Bush, no surprise, leads a foundation with extraordinarily close ties to corporations and one of the chief entities deployed by the radical right to advance its agendas, ALEC, the American Legislative Exchange Council
According to the Post, "The Web site of the Foundation for Excellence in Education used to list some of their donors but no longer does and is not required to list all of its donors to the public under tax rules for 5013C organizations. However, it is known that the foundation has received support from for-profit companies K12 and Pearson and Amplify, as well as the nonprofit College Board.

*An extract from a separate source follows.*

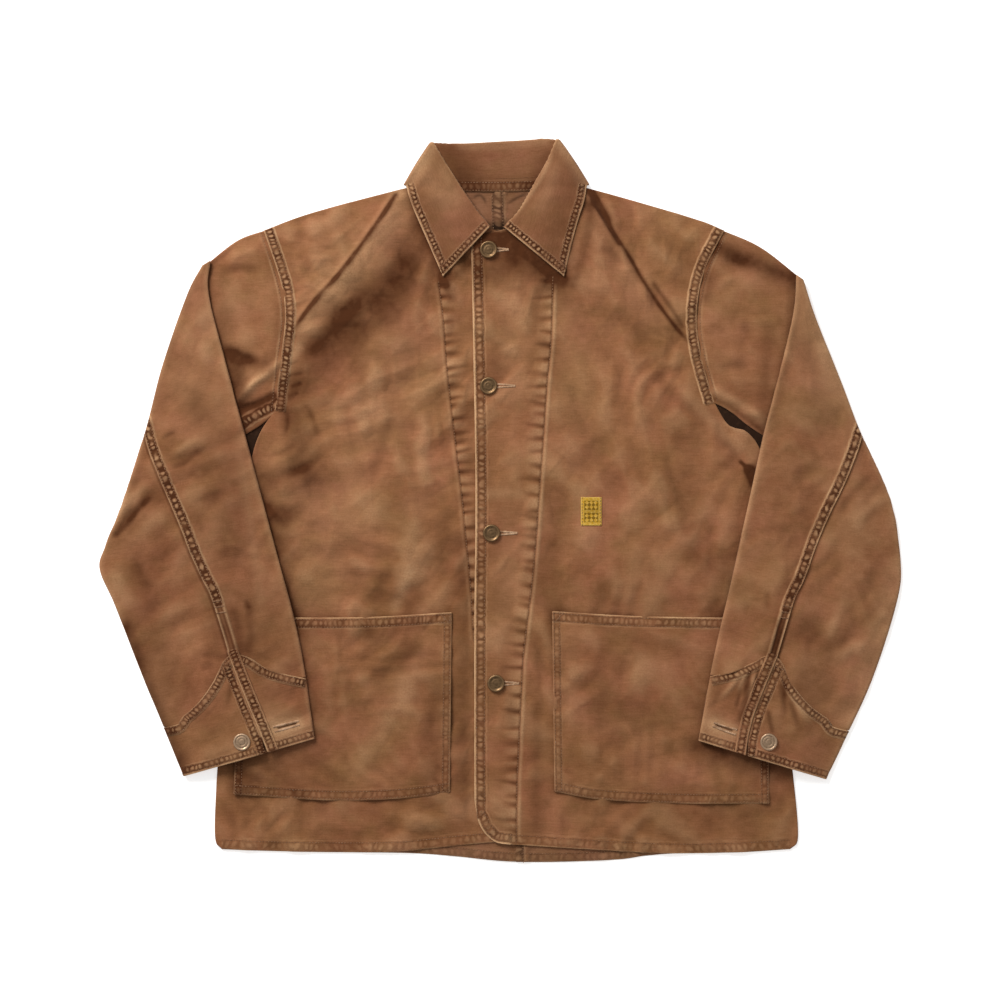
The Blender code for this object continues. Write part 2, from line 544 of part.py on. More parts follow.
class Sleeve:
    """One folded-down sleeve, read as sections from the shoulder to the cuff."""

    def __init__(self, outer, inner, underlay, back_seam, cuff_height):
        self.outer, self.inner, self.underlay = outer, inner, underlay
        self.back_seam = np.array(back_seam)
        self.cuff_height = np.array(cuff_height)
        outer_line = smooth_line(outer)
        self.length = np.linalg.norm(np.diff(outer_line, axis=0), axis=1).sum()

    def width(self, v):
        """Distance between the edges at the share v of the sleeve's length."""
        at = np.array([v])
        return float(np.linalg.norm(along(self.outer, at) - along(self.inner, at)))

    def seam_place(self, v):
        """Where the back seam crosses the section at v."""
        return float(np.interp(v, self.back_seam[:, 0], self.back_seam[:, 1]))

    def cuff_start(self, places):
        """Share of the length at which the cuff begins, for places round the section."""
        height = np.interp(np.mod(places, 2), self.cuff_height[:, 0], self.cuff_height[:, 1])
        return 1 - height / self.length

    def points(self, v, places):
        """Middle-layer points at the shares v and the places round the section."""
        turn = np.mod(places, 2)
        across = np.where(turn <= 1, turn, 2 - turn)
        side = np.where(turn <= 1, 1, -1)
        outer, inner = along(self.outer, v), along(self.inner, v)
        plan = inner + (outer - inner) * across[:, None]
        reach = np.minimum(across, 1 - across) * np.linalg.norm(outer - inner, axis=1)
        lift = np.sqrt(1 - (1 - np.clip(reach / EDGE_ROUND, 0, 1)) ** 2)
        x, y = plan[:, 0], plan[:, 1]
        middle = sleeve_under_mid(x, y, self.underlay) + SLEEVE_HALF
        folds = np.where(side > 0, fold_height(x, y, SLEEVE_FOLDS) * lift, 0)
        return np.column_stack([plan, middle + side * SLEEVE_HALF * lift + folds])

    def top_height(self, x, y):
        """Middle of the upper layer away from the edges."""
        return sleeve_under_mid(x, y, self.underlay) + 2 * SLEEVE_HALF + fold_height(x, y, SLEEVE_FOLDS)

    def panel(self, places_of):
        """Rows of a sleeve panel that ends at the cuff's curved seam."""
        rows = []
        for share in np.linspace(0, 1, SLEEVE_ROWS + 1):
            v = share * self.cuff_start(np.array([PANEL_LENGTH_PLACE]))[0]
            places = places_of(self.seam_place(v), self.width(v))
            ends = self.cuff_start(places) - SEAM_GAP / self.length
            rows.append(self.points(share * ends, places))
        return np.array(rows)

    def vent_gap(self, share):
        """Half the vent's width, from its top to the cuff's hem."""
        return VENT_GAP_TOP + (VENT_GAP_HEM - VENT_GAP_TOP) * share

    def cuff(self):
        """Rows of the cuff, from one side of the vent all round to the other."""
        rows = []
        for share in np.linspace(0, 1, CUFF_ROWS + 1):
            seam, width = self.seam_place(1), self.width(1 - CUFF_SHARE * (1 - share))
            gap = self.vent_gap(share) / width
            under = under_places(seam + gap, width)
            top = top_places(seam - gap, width) + 2
            places = np.concatenate([under[:-1], [UNDERARM_SEAM], top[1:]])
            start = self.cuff_start(places) + SEAM_GAP / self.length
            rows.append(self.points(start + (1 - start) * share, places))
        return np.array(rows)

    def placket(self):
        """Rows of the strip on the inner side of the vent, one layer above the cuff."""
        rows = []
        for share in np.linspace(0, 1, CUFF_ROWS + 1):
            seam, width = self.seam_place(1), self.width(1 - CUFF_SHARE * (1 - share))
            stop = seam - self.vent_gap(share) / width
            places = np.linspace(stop - PLACKET_WIDTH / width, stop, 3)
            start = self.cuff_start(places) + SEAM_GAP / self.length
            row = self.points(start + (1 - start) * share, places)
            row[:, 2] += STEP + PLACKET_CLEAR
            rows.append(row)
        return np.array(rows)


def build_sleeves(garment):
    """Both sleeves: head, top and under sleeve, cuff, vent placket and cuff button."""
    material = finish("duck_sleeve", DUCK, 0.9)
    metal = finish("pale_bronze", PALE_BRONZE, 0.45, 0.6)
    sides = (
        ("right", HEAD_RIGHT, CUFF_BUTTON_RIGHT, Sleeve(
            SLEEVE_OUTER_RIGHT, SLEEVE_INNER_RIGHT, UNDERLAY_RIGHT, BACK_SEAM_RIGHT, CUFF_HEIGHT_RIGHT)),
        ("left", HEAD_LEFT, CUFF_BUTTON_LEFT, Sleeve(
            SLEEVE_OUTER_LEFT, SLEEVE_INNER_LEFT, UNDERLAY_LEFT, BACK_SEAM_LEFT, CUFF_HEIGHT_LEFT)),
    )
    for side, head, button, sleeve in sides:
        build_sleeve_head(f"sleeve_head_{side}", head, garment, material)
        cloth(f"top_sleeve_{side}", sleeve.panel(top_places), garment, material)
        cloth(f"under_sleeve_{side}", sleeve.panel(under_places), garment, material)
        cloth(f"cuff_{side}", sleeve.cuff(), garment, material)
        cloth(f"vent_placket_{side}", sleeve.placket(), garment, material)
        base = float(sleeve.top_height(*button)) + WALL / 2 + SEAM_GAP
        tack_button(f"cuff_button_{side}", button, base, CUFF_SHANK, 0.0, garment, metal)


# ---------------------------------------------------------------- collar
def collar_section(neck, roll, edge, turn, outward):
    """Points across the collar strip at one station: stand, roll and fall.

    turn is 90 degrees on the front half of the ring round the neck, 0 at the side crease and
    -90 on the back half. outward points away from the neck at the side crease.
    """
    neck, roll, edge = np.array(neck), np.array(roll), np.array(edge)
    up = (roll - neck) / np.linalg.norm(roll - neck)
    down = (edge - roll) / np.linalg.norm(edge - roll)
    plan = [neck, (neck + roll) / 2, roll - ROLL_REACH * up, roll + ROLL_BULGE * up,
            roll + ROLL_REACH * down, (roll + edge) / 2, edge]
    stand = float(fronts_top_mid(*neck)) + STAND_CLEAR
    leaf = stand + LEAF_OVER_STAND
    leaf_edge = float(fronts_top_mid(*edge)) + LEAF_EDGE_CLEAR
    leaf_middle = max((leaf + leaf_edge) / 2, float(fronts_top_mid(*plan[5])) + LEAF_EDGE_CLEAR)
    front = [stand, stand, stand, (stand + leaf) / 2, leaf, leaf_middle, leaf_edge]
    high, low = BACK_STAND_MID, FLOOR_MID
    back = [high, high + BACK_STAND_BULGE, high + BACK_STAND_BULGE / 2,
            (high + low) / 2 + BACK_ROLL_BULGE,
            low, low, low]
    angle = math.radians(turn)
    points = []
    for (x, y), z_front, z_back in zip(plan, front, back):
        half = (z_front - z_back) / 2
        aside = half * math.cos(angle)
        z = (z_front + z_back) / 2 + half * math.sin(angle)
        points.append((x + aside * outward[0], y + aside * outward[1], z))
    return points


def stations(table, count):
    """A collar table read at evenly spaced stations."""
    lines = [along([row[k] for row in table], np.linspace(0, 1, count)) for k in range(3)]
    return list(zip(*lines))


def build_collar(garment):
    """One strip round the neck: leaves on the fronts, stand inside, fall under the back."""
    out_right, out_left = np.array((-0.84, 0.54)), np.array((0.84, 0.54))
    rows = [collar_section(*s, 90, out_right) for s in stations(COLLAR_RIGHT, COLLAR_FRONT_STATIONS)]
    rows += [collar_section(*COLLAR_RIGHT[-1], turn, out_right) for turn in COLLAR_TURN_DEGREES]
    rows += [collar_section(*s, -90, out_right) for s in stations(COLLAR_BACK, COLLAR_BACK_STATIONS)]
    rows += [collar_section(*COLLAR_LEFT[0], turn, out_left) for turn in COLLAR_TURN_DEGREES[::-1]]
    rows += [collar_section(*s, 90, out_left) for s in stations(COLLAR_LEFT, COLLAR_FRONT_STATIONS)]
    cloth("collar", np.array(rows), garment, finish("duck_collar", DUCK_COLLAR, 0.9))


def build_front_buttons(garment):
    """Four tack buttons fixed to the right front, their shanks through the left front's holes."""
    metal = finish("old_bronze", OLD_BRONZE, 0.45, 0.7)
    for number, (x, y) in enumerate(FRONT_BUTTONS, 1):
        base = float(front_mid(x, y)) + WALL / 2 + SEAM_GAP
        tack_button(f"front_button_{number}", (x, y), base, FRONT_SHANK, BUTTON_DISH, garment, metal)


def main():
    """Builds the whole jacket."""
    garment, cutters = cleared_scene("chore_jacket")
    build_backs(garment)
    build_fronts(garment, cutters)
    build_pockets(garment)
    build_label(garment)
    build_sleeves(garment)
    build_collar(garment)
    build_front_buttons(garment)


if __name__ == "__main__":
    main()
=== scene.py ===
"""Chore jacket of washed duck canvas, laid flat on its back with the sleeves folded down.

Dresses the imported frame: each cloth solid is replaced by a finely modelled shell of the same
form, with its folds, felled seams, stitches, worn edges and metal buttons, in a plain studio.

Lengths are in millimetres and turn into metres where a mesh is made. +X points to the wearer's
left, +Y to the collar and +Z up. "Right" and "left" are the wearer's sides.
"""

import logging
import math
from collections.abc import Callable, Sequence
from dataclasses import dataclass, field
from enum import Enum
from functools import reduce

import bpy
import numpy as np
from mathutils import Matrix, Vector
from mathutils.bvhtree import BVHTree


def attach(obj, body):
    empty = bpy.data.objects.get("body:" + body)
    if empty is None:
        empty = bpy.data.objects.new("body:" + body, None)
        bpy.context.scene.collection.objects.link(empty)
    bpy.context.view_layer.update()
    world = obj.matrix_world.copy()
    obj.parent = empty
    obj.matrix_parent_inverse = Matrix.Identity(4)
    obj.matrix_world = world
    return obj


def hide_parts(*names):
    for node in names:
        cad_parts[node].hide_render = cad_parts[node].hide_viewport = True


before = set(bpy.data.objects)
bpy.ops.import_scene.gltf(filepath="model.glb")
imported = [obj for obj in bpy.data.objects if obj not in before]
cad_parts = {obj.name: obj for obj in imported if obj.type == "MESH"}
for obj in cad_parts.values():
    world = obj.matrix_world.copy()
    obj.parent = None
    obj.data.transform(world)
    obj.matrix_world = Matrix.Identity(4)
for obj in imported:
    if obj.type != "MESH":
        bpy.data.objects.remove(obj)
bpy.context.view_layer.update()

LOG = logging.getLogger("chore_jacket")
BODY = "root"

Array = np.ndarray
Point = tuple[float, float]
Points = Sequence[Point]
Stations = tuple[tuple[Point, Point, Point], ...]
Object = bpy.types.Object
Material = bpy.types.Material
Socket = bpy.types.NodeSocket

# ---------------------------------------------------------------- driving sizes, mm
MM = 0.001
WALL = 1.2  # thickness of one cloth wall
SEAM_GAP = 0.3  # clearance between neighbouring pieces
STEP = WALL + SEAM_GAP  # from one layer's middle to the next one's
FLOOR_MID = WALL / 2  # middle of a layer that lies on the surface
AIR, AIR_REACH = 1.7, 34.0  # how far the fronts swell off the back, and how gradually
FALL_LIFT = (240, 296)  # Y where the back climbs onto the collar's fall
LAP_RISE = (-62, -40)  # X where whatever lies on the fronts climbs onto the lap
LAP_DROP = (24, 52)  # X where the left front comes down beside the lap
LAP_LID = (-48, -33)  # X where the right front goes down under the left one

SLEEVE_HALF = 1.7  # half the height between a flattened sleeve's layers
EDGE_ROUND = 3.6  # reach of a sleeve's rounded edge
SLEEVE_CLEAR = 0.4  # clearance between a sleeve and what it lies on
DRAPE_FROM, DRAPE_OVER = 14, 44  # a sleeve comes down to the surface beside what it lies on
UNDERARM_SEAM = 1.85  # place of the underarm seam round a sleeve's section
PLACKET_WIDTH = 12  # width of the stitched strip on the vent's edge
STRIP_TOP = 0.787  # share of the sleeve's length at which the vent's strip begins
# Shares of the sleeve's length at which the back seam starts to show, is tacked, and meets the cuff.
SEAM_TOP, SEAM_TACK, VENT_END = 0.28, 0.70, 0.80
FELL_RISE = 1.35  # what a felled seam adds to the cloth's height
POCKET_MARGIN, POCKET_OVER = 26, 30  # where a sleeve climbs onto a pocket

CREASE_HEIGHT, CREASE_SHADE = 1.2, 0.52  # what the creases' heights and shades below are multiplied by
UNDERSIDE_STEP = 4  # the hidden face of a wall has one grid line for this many on the seen face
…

"There are strong connections between FEE and the conservative American Legislative Exchange Council (ALEC), according to the nonprofit Center for Media and Democracy:

Aptly named FEE, Bush’s group is backed by many of the same for-profit school corporations that have funded ALEC and vote as equals with its legislators on templates to change laws governing America’s public schools. FEE is also bankrolled by many of the same hard-right foundations bent on privatizing public schools that have funded ALEC. And, they have pushed many of the same changes to the law, which benefit their corporate benefactors and satisfy the free market fundamentalism of the billionaires whose tax-deductible charities underwrite the agenda of these two groups.
FEE and ALEC also have had some of the same “experts” as members or staff, part of the revolving door between right-wing groups. They have also collaborated on the annualALEC education “report card” that grades states’ allegiance to their policy agenda higher than actual student performance. That distorted report card also rewards states that push ALEC’s beloved union-busting measures while giving low grades to states with students who actually perform best on standardized knowledge tests."

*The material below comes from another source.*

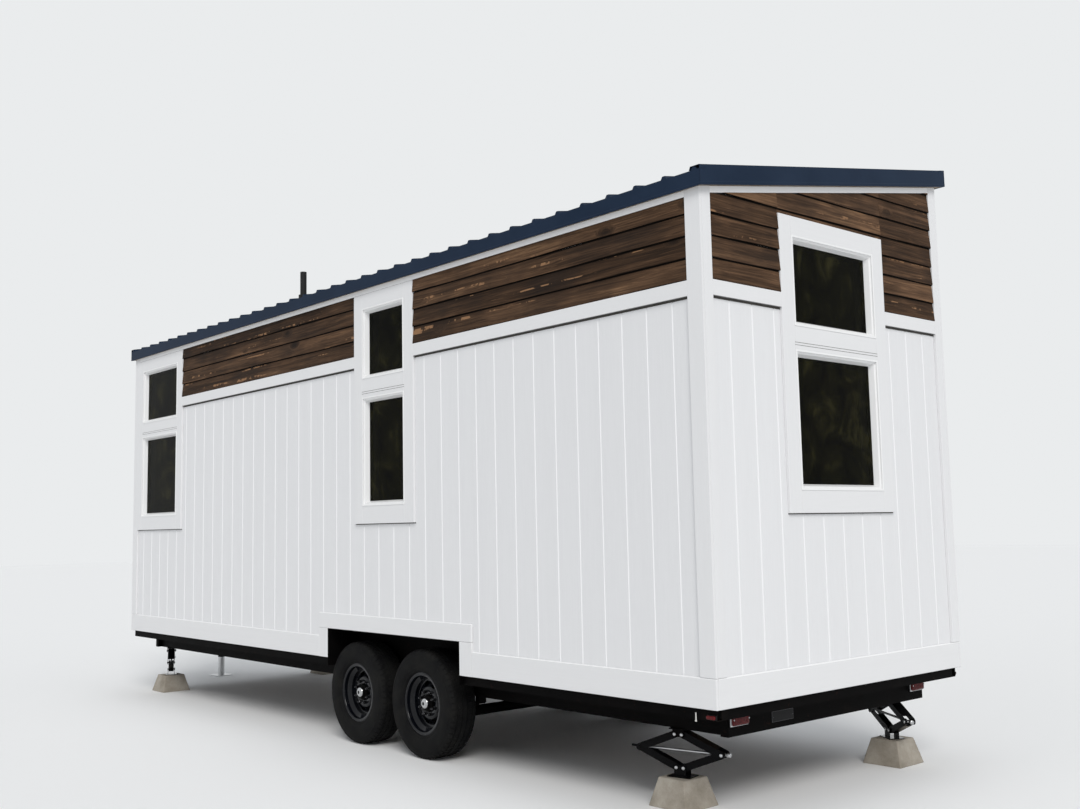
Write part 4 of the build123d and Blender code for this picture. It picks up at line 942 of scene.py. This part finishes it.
rim = {
    "sides": 96,
    "barrel": [
        (0.2195, 0.0955), (0.2220, 0.0940), (0.2220, 0.0900), (0.2190, 0.0888), (0.2030, 0.0888), (0.2030, 0.0620),
        (0.1830, 0.0400), (0.1800, 0.0370), (0.1800, -0.0370), (0.2030, -0.0600), (0.2030, -0.0888), (0.2200, -0.0888),
        (0.2200, -0.0955), (0.1965, -0.0955), (0.1965, -0.0630), (0.1735, -0.0400), (0.1735, 0.0390),
        (0.1765, 0.0425), (0.1962, 0.0640), (0.1962, 0.0900), (0.1985, 0.0935), (0.2060, 0.0945), (0.2090, 0.0962),
    ],
    "disc": [
        (0.0620, 0.0360), (0.0680, 0.0395), (0.1000, 0.0410), (0.1100, 0.0400), (0.1165, 0.0370), (0.1230, 0.0300),
        (0.1340, 0.0210), (0.1460, 0.0140), (0.1545, 0.0110), (0.1600, 0.0120), (0.1680, 0.0150), (0.1738, 0.0150),
    ],
    "thick": 0.0065, "holes": 8, "holeRings": (4, 9), "perSpoke": 12, "spoke": 3,
    "drum": [
        (0.0282, -0.095), (0.148, -0.095), (0.152, -0.091), (0.152, -0.030), (0.149, -0.019), (0.062, -0.017),
        (0.062, 0.030), (0.0282, 0.030),
    ],
    "hub": [
        (0.0, 0.030), (0.0605, 0.030), (0.0605, 0.0455), (0.0565, 0.0520), (0.0430, 0.0560), (0.0410, 0.0620),
        (0.0, 0.0620),
    ],
    "cap": [
        (0.0, 0.0600), (0.0385, 0.0600), (0.0395, 0.0620), (0.0390, 0.0720), (0.0365, 0.0785), (0.0310, 0.0838),
        (0.0230, 0.0870), (0.0140, 0.0880), (0.0125, 0.0872), (0.0, 0.0868),
    ],
    "plug": [(0.0, 0.0866), (0.0120, 0.0866), (0.0118, 0.0878), (0.0090, 0.0886), (0.0, 0.0888)],
}
lug = {
    "count": 8, "circle": 0.0825, "seat": 0.0405, "washer": [(0.0135, 0.0), (0.0135, 0.0030)],
    "nut": [(0.0112, 0.0030), (0.0112, 0.0205), (0.0088, 0.0235)],
    "stud": [(0.0062, 0.0232), (0.0062, 0.0315), (0.0045, 0.0330)],
}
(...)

The Miami Herald notes that Arkansas Democratic Gov. Mike Beebe opposes the creation of an independent commission to consider charter applications. Arkansas has 18 open enrollment charter schools and 14 district conversion charter schools, which are public schools that have been converted to charters.

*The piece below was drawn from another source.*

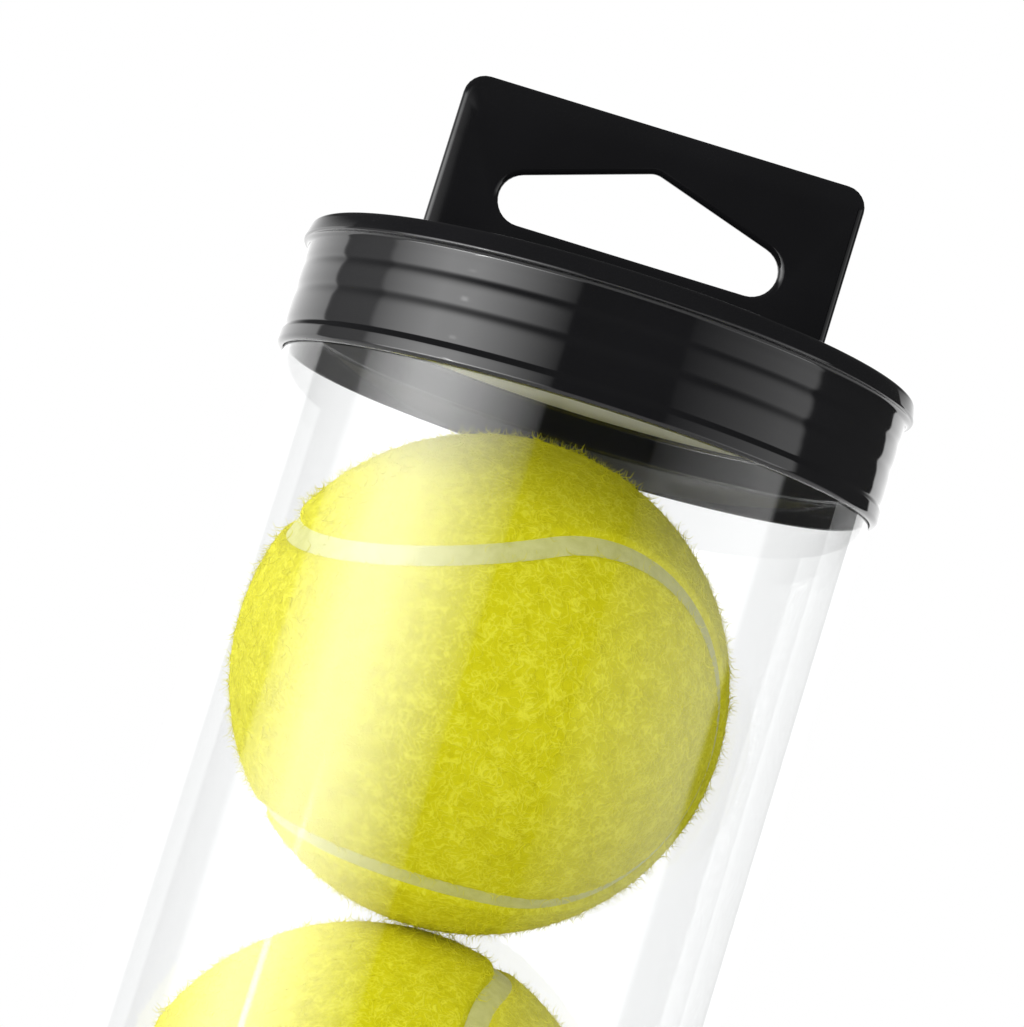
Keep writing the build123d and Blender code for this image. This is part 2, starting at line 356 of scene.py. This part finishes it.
def felt_material():
    material, tree, shader = new_material("optic_yellow_felt")
    lines = add_node(tree, "ShaderNodeMath", operation="MAXIMUM")
    tree.links.new(curl_lines(tree, (0, 0, 0)), lines.inputs[0])
    tree.links.new(curl_lines(tree, (0.3, 0.1, 0.2)), lines.inputs[1])
    patches = object_noise(tree, 420, 4, roughness=0.6)
    height = add_node(tree, "ShaderNodeMath", operation="MULTIPLY_ADD")
    height.inputs[1].default_value = CURL_HEIGHT
    tree.links.new(lines.outputs[0], height.inputs[0])
    tree.links.new(patches, height.inputs[2])
    yellows = [(0.3, (0.68, 0.64, 0.006)), (0.6, (0.76, 0.72, 0.012)), (1.0, (0.88, 0.85, 0.05))]
    ground = ramp(tree, height.outputs[0], yellows)
    # Fibres carry no nap value, so they and the felt's edges by the seam take a paler yellow: a painted sheen
    # on the fuzz
    nap = add_node(tree, "ShaderNodeAttribute", attribute_name="nap")
    colour = add_node(tree, "ShaderNodeMix", data_type="RGBA")
    tree.links.new(nap.outputs["Fac"], colour.inputs[0])
    tree.links.new(ground, colour.inputs[7])
    colour.inputs[6].default_value = (0.93, 0.89, 0.16, 1)
    tree.links.new(colour.outputs[2], shader.inputs["Base Color"])
    shader.inputs["Roughness"].default_value = 0.95
    shader.inputs["Specular IOR Level"].default_value = 0.1
    bump(tree, shader, height.outputs[0], 0.0004, 0.4)
    return material


def seam_material():
    material, tree, shader = new_material("cream_seam_rubber")
    grain = object_noise(tree, 700, 4)
    creams = [(0.3, (0.64, 0.64, 0.23)), (0.7, (0.74, 0.74, 0.31))]
    tree.links.new(ramp(tree, grain, creams), shader.inputs["Base Color"])
    shader.inputs["Roughness"].default_value = 0.6
    bump(tree, shader, grain, 0.0002, 0.4)
    return material


BLACK = black_plastic()
RUBBER = soft_rubber()
CLEAR = clear_plastic()
UNDERSIDE_PAINTED_REFLECTION = painted_reflection_underside()
FELT = felt_material()
SEAM = seam_material()


def build_tube():
    deselect()
    height = CAP_SEAT - COLLAR_SEAT
    bpy.ops.mesh.primitive_cylinder_add(
        vertices=ROUND_STEPS, radius=TUBE_RADIUS, depth=height, end_fill_type="NOTHING",
        location=(0, 0, COLLAR_SEAT + height / 2),
    )
    tube = bpy.context.object
    wall = tube.modifiers.new("wall", "SOLIDIFY")
    wall.thickness = TUBE_WALL
    wall.offset = -1
    bpy.ops.object.modifier_apply(modifier="wall")
    bpy.ops.object.shade_smooth_by_angle(angle=SMOOTH_ANGLE)
    finish_piece(tube, "clear_wall", "tube", CLEAR, ["clear_tube"])


def build_cap():
    plug_inner = TUBE_RADIUS - TUBE_WALL - FIT - PLUG_WALL
    top = CAP_SEAT + RIM_THICKNESS
    web_low = CAP_SEAT - WEB_DEPTH
    web_high = web_low + WEB_THICKNESS
    inner = [
        (plug_inner, top, RIM_MOUTH_ROUND),
        (plug_inner, web_high, WEB_FILLET),
        (0, web_high, 0),
        (0, web_low, 0),
        (plug_inner, web_low, WEB_FILLET),
        (plug_inner, CAP_SEAT - PLUG_DEPTH, PLUG_ROUND),
    ]
    ring = spun(end_outline(CAP_SEAT, 1, inner), close_axis=True)
    finish_piece(ring, "cap_moulding", "top_cap", BLACK, ["hang_cap"])
    # The web's underside gets the pale material, a painted reflection on the black plastic
    ring.data.materials.append(UNDERSIDE_PAINTED_REFLECTION)
    for face in ring.data.polygons:
        if abs(face.center.z - web_low) < FLAT:
            face.material_index = 1


def slot_outline():
    end_x = SLOT_WIDTH / 2 - SLOT_END
    end_z = CAP_SEAT + RIM_THICKNESS + SLOT_ABOVE_RIM + SLOT_END
    peak_z = end_z + end_x * tan(SLOT_ROOF) + (SLOT_END - SLOT_PEAK) / cos(SLOT_ROOF)
    points = arc_points((end_x, end_z), SLOT_END, -pi / 2, pi / 2 - SLOT_ROOF, SLOT_END_STEPS)
    points += arc_points((0, peak_z), SLOT_PEAK, pi / 2 - SLOT_ROOF, pi / 2 + SLOT_ROOF, SLOT_PEAK_STEPS)
    points += arc_points((-end_x, end_z), SLOT_END, pi / 2 + SLOT_ROOF, 3 * pi / 2, SLOT_END_STEPS)
    return points


def flat_prism(points, thickness):
    """A flat piece in the XZ plane, centred on Y, from an outline."""
    deselect()
    bpy.ops.mesh.primitive_circle_add(vertices=len(points), radius=BLANK_RADIUS, fill_type="NGON")
    piece = bpy.context.object
    for vertex, (x, z) in zip(piece.data.vertices, points):
        vertex.co = (x, -thickness / 2, z)
    bpy.ops.object.mode_set(mode="EDIT")
    bpy.ops.mesh.select_all(action="SELECT")
    bpy.ops.mesh.extrude_region_move(TRANSFORM_OT_translate={"value": (0, thickness, 0)})
    bpy.ops.mesh.select_all(action="SELECT")
    bpy.ops.mesh.normals_make_consistent(inside=False)
    bpy.ops.object.mode_set(mode="OBJECT")
    return piece


def apply_modifier(piece, name, kind, **values):
    deselect()
    piece.select_set(True)
    bpy.context.view_layer.objects.active = piece
    modifier = piece.modifiers.new(name, kind)
    for key, value in values.items():
        setattr(modifier, key, value)
    bpy.ops.object.modifier_apply(modifier=name)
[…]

The members of the state Board of Education are appointed by the governor. Beebe said he believed the board has been open to charter schools and said that a 2011 state law that creates a sliding cap on the schools has given the state more flexibility.

"I don't think we need more government. I don't think we need to set up another layer of bureaucracy when I think the state board is doing a good job," Beebe said Tuesday.

But the facts of performance of charter schools are debatable. The huge amount of political capital expended on expanding charter schools follows the trail of real, tangible capital with billions of dollars in profit luring investors across the political spectrum. "A 2009 study by the Center for Research on Education Outcomes at Stanford University identified Arkansas as one of five states where reading and math gains were higher in charter schools than would have occurred in traditional schools. However, the study found that nationwide, students in charter schools were not performing as well as those in traditional schools.

Bush, the brother of former President George W. Bush, has been mentioned frequently as a potential Republican candidate for president in 2016, but he deflected any talk about his political future about Tuesday's rally with thecHerald.

"When asked whether he was thinking about running in 2016, he replied: "I'm thinking about trying to help places that are interested in reforming education."

It an interesting frame for the Herald story: a Democrat poking Republicans with their own arguments against government bureaucracy. A better tack would be to call out Republicans like Bush for using privatization to enrich political and industry insiders tied to the lobbying machine. Florida is exhibit A, and that is truly Jeb Bush's legacy.

1 comment:

Anonymous said...

They have mostly private schools in Haiti too, you know. Private roads, private schools, big separation in the classes, no middle class.